§ **EXERCISE TASK**:
Begin at the first line and end at the line containing "blade_back = build_blade(name, side, body)". Extract exactly those lines.
^^^^^^^^^^^^^^^^
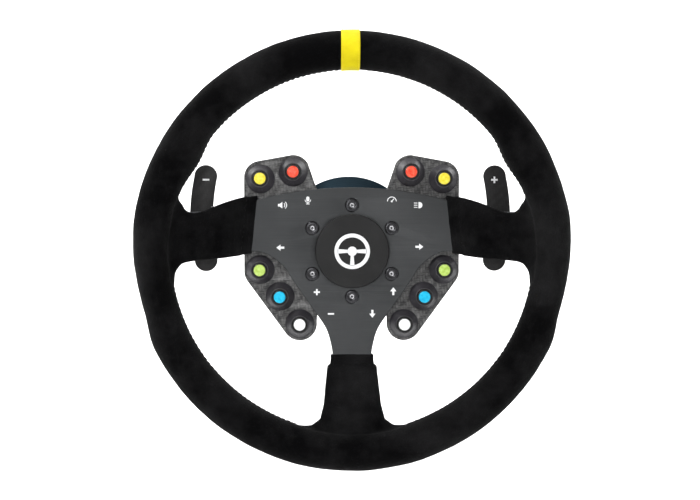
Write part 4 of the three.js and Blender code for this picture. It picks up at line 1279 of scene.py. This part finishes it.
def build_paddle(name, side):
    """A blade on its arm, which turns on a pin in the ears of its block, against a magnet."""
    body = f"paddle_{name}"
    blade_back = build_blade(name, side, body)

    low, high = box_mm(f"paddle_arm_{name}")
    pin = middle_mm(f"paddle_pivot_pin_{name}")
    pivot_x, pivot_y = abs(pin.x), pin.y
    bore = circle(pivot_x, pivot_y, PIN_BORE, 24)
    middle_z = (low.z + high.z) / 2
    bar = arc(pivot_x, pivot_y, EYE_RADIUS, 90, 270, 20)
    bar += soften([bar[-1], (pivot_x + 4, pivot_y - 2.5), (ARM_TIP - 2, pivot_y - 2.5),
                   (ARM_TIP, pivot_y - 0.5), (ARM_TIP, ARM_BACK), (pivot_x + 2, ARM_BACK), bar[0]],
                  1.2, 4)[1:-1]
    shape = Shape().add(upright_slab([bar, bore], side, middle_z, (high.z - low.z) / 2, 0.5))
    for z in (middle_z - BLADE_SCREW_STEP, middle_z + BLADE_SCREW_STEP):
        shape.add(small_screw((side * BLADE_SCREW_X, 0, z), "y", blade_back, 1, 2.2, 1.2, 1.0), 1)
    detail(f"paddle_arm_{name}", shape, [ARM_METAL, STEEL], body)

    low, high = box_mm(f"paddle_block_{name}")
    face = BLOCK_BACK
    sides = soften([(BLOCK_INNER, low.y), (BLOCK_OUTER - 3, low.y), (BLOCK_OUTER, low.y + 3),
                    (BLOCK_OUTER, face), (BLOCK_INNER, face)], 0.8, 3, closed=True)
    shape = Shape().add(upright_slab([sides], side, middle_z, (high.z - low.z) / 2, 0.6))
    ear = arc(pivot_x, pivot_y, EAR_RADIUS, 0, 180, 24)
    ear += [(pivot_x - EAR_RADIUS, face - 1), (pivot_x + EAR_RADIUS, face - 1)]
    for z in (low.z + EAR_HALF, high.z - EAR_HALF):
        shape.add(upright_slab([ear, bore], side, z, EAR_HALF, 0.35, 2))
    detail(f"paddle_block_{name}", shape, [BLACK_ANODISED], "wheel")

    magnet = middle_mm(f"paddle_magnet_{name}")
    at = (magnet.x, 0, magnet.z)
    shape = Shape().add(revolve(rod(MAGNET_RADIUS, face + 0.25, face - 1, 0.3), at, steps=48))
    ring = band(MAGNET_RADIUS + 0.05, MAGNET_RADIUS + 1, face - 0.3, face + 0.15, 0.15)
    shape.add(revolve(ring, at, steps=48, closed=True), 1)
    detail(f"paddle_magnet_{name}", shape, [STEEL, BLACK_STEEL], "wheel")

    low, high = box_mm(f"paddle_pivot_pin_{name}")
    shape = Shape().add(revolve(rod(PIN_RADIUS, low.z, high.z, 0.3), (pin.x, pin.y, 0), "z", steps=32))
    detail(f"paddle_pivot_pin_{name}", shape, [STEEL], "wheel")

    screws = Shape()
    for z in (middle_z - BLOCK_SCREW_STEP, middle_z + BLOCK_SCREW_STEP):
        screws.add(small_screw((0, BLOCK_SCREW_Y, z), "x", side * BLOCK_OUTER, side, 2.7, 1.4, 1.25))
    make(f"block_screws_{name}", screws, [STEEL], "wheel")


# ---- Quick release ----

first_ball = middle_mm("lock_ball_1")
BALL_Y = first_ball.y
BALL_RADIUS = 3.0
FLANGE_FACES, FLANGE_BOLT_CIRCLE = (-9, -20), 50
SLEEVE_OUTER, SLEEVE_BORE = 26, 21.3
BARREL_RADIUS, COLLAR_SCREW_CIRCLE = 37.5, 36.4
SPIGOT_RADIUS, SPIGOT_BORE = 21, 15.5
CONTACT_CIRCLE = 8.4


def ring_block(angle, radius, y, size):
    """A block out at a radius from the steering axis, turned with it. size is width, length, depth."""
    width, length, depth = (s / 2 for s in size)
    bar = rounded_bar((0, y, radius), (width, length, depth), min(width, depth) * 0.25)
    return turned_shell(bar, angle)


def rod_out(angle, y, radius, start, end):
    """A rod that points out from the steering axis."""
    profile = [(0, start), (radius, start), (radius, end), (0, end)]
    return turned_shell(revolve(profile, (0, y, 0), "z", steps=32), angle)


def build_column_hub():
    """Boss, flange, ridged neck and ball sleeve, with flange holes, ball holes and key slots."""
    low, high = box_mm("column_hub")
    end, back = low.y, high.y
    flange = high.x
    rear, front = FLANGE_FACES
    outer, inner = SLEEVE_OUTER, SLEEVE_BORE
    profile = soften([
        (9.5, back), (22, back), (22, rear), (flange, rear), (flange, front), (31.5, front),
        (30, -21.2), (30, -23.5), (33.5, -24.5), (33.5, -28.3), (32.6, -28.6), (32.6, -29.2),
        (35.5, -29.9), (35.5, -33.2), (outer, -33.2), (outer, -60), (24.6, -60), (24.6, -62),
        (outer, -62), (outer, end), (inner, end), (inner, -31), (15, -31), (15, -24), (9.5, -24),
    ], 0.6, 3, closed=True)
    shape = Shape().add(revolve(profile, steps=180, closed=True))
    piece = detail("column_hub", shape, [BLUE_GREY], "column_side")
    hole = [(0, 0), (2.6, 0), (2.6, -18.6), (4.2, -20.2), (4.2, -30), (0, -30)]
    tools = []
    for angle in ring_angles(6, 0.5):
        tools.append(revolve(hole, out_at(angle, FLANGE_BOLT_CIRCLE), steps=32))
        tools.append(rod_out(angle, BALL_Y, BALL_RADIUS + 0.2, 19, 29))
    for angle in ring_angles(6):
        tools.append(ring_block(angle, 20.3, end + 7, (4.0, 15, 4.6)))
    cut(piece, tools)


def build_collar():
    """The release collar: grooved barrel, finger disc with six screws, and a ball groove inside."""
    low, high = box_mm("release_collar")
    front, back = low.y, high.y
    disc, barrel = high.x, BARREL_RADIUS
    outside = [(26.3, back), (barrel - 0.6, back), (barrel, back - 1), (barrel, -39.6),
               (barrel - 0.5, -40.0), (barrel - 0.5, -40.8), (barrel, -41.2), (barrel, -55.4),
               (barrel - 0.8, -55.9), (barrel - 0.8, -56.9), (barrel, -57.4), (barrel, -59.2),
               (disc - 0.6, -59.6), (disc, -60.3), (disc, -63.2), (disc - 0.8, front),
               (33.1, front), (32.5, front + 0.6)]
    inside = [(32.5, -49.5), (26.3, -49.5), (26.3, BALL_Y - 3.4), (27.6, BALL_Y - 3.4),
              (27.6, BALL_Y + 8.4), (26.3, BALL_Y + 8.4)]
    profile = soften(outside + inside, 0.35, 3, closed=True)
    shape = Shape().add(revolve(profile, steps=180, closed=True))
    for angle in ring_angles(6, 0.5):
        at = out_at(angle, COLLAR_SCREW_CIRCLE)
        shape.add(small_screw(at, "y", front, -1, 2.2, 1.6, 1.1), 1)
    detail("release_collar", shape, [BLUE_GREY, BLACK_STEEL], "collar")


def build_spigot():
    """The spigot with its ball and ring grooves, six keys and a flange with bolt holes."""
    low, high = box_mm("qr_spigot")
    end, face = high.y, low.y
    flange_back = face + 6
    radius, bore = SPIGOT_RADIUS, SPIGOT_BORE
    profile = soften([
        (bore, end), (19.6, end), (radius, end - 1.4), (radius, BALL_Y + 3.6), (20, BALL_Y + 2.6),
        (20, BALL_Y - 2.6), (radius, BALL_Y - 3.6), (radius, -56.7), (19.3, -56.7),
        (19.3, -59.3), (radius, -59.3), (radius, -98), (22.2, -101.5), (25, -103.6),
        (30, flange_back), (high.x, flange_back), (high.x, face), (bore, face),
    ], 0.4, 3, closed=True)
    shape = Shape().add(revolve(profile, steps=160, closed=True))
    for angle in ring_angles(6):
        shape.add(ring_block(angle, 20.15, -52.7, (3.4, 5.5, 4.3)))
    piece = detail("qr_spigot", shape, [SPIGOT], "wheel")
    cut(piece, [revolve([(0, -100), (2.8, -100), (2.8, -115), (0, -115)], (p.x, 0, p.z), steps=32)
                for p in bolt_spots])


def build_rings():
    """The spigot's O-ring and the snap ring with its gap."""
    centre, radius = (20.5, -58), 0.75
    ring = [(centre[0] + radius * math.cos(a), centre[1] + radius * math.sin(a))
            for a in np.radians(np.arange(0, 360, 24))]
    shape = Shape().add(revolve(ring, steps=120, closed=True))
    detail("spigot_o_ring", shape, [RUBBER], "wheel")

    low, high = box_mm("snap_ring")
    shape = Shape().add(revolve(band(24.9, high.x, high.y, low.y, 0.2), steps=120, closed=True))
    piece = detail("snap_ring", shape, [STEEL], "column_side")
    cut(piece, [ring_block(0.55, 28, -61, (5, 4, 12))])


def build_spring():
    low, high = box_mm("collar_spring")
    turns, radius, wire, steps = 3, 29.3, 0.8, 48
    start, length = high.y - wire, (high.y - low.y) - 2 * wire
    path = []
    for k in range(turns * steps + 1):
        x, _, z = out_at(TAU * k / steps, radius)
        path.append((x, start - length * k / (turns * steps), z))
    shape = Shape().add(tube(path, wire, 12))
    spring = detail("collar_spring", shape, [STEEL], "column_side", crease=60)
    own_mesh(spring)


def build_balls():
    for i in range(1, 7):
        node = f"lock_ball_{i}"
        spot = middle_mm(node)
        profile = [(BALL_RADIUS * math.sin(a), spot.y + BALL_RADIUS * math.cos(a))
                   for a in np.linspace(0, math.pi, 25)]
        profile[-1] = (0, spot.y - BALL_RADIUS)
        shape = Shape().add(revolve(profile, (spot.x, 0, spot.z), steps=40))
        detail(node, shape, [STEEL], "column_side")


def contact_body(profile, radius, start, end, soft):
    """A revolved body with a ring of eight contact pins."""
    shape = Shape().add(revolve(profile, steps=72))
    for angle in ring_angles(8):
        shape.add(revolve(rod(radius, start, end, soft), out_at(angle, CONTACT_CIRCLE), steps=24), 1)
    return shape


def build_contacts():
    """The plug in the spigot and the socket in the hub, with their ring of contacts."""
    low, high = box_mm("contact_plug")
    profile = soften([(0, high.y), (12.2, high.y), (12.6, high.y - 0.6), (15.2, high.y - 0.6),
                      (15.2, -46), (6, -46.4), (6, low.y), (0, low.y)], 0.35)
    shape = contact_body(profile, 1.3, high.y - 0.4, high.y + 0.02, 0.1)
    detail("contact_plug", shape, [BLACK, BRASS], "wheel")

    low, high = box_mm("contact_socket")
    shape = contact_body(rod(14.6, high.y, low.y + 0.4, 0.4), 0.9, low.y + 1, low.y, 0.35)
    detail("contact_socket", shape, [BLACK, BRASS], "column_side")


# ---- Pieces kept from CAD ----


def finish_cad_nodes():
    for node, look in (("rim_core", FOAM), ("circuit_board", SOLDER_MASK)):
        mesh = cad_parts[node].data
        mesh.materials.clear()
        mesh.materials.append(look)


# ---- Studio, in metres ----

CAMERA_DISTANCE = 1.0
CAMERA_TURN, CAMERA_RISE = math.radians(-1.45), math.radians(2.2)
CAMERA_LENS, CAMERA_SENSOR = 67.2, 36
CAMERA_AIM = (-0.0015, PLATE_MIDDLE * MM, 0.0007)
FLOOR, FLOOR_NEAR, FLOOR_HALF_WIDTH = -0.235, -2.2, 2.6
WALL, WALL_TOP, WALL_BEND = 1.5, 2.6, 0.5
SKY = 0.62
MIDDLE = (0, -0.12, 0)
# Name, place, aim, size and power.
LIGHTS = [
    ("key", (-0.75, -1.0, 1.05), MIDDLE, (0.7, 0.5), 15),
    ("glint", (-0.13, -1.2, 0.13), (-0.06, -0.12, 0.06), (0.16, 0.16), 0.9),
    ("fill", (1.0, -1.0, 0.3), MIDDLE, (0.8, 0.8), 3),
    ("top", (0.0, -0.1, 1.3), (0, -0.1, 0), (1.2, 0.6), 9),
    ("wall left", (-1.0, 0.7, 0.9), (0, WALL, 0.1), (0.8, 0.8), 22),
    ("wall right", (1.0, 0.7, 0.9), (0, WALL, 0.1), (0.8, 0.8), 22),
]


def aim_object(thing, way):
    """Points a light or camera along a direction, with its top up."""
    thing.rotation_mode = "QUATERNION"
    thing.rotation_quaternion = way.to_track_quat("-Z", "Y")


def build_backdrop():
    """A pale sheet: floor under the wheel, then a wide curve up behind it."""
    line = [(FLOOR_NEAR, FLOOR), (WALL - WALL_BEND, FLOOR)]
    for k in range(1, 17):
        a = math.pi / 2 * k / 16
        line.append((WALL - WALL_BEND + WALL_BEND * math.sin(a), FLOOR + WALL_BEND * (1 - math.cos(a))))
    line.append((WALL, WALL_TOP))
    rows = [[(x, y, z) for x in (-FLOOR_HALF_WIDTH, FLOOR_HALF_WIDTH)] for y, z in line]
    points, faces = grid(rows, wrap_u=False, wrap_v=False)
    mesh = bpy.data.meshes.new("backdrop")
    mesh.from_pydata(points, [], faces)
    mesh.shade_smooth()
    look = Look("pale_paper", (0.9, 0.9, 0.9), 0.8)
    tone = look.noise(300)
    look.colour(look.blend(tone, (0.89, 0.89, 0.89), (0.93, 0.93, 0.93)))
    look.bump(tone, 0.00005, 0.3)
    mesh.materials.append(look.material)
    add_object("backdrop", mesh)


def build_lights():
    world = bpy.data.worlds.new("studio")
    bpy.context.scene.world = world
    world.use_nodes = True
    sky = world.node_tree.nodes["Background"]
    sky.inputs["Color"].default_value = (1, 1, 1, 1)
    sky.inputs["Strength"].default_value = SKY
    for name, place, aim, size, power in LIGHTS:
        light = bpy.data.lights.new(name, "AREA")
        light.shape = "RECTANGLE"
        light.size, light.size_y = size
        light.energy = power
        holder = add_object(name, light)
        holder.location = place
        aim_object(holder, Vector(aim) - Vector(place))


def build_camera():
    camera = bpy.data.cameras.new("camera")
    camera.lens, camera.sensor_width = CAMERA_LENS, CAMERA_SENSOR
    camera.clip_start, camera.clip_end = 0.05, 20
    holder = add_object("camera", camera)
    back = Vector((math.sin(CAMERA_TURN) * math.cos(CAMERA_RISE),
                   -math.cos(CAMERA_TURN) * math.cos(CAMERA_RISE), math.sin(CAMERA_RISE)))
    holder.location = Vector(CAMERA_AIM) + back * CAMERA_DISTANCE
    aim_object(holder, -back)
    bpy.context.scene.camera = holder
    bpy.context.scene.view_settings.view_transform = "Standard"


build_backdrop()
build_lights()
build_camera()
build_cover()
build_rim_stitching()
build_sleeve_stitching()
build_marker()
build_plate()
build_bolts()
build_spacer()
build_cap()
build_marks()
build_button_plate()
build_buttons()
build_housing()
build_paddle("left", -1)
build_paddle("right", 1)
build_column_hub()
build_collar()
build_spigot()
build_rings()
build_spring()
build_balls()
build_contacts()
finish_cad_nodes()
^^^^^^^^^^^^^^^^
§ **OUTPUT BELOW**:
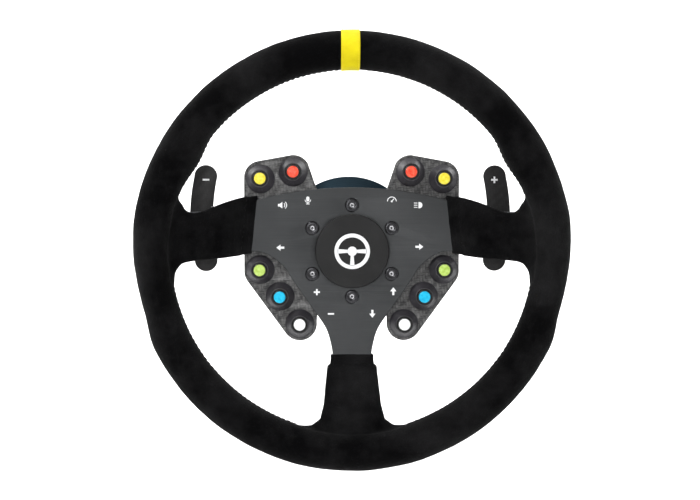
Write part 4 of the three.js and Blender code for this picture. It picks up at line 1279 of scene.py. This part finishes it.
def build_paddle(name, side):
    """A blade on its arm, which turns on a pin in the ears of its block, against a magnet."""
    body = f"paddle_{name}"
    blade_back = build_blade(name, side, body)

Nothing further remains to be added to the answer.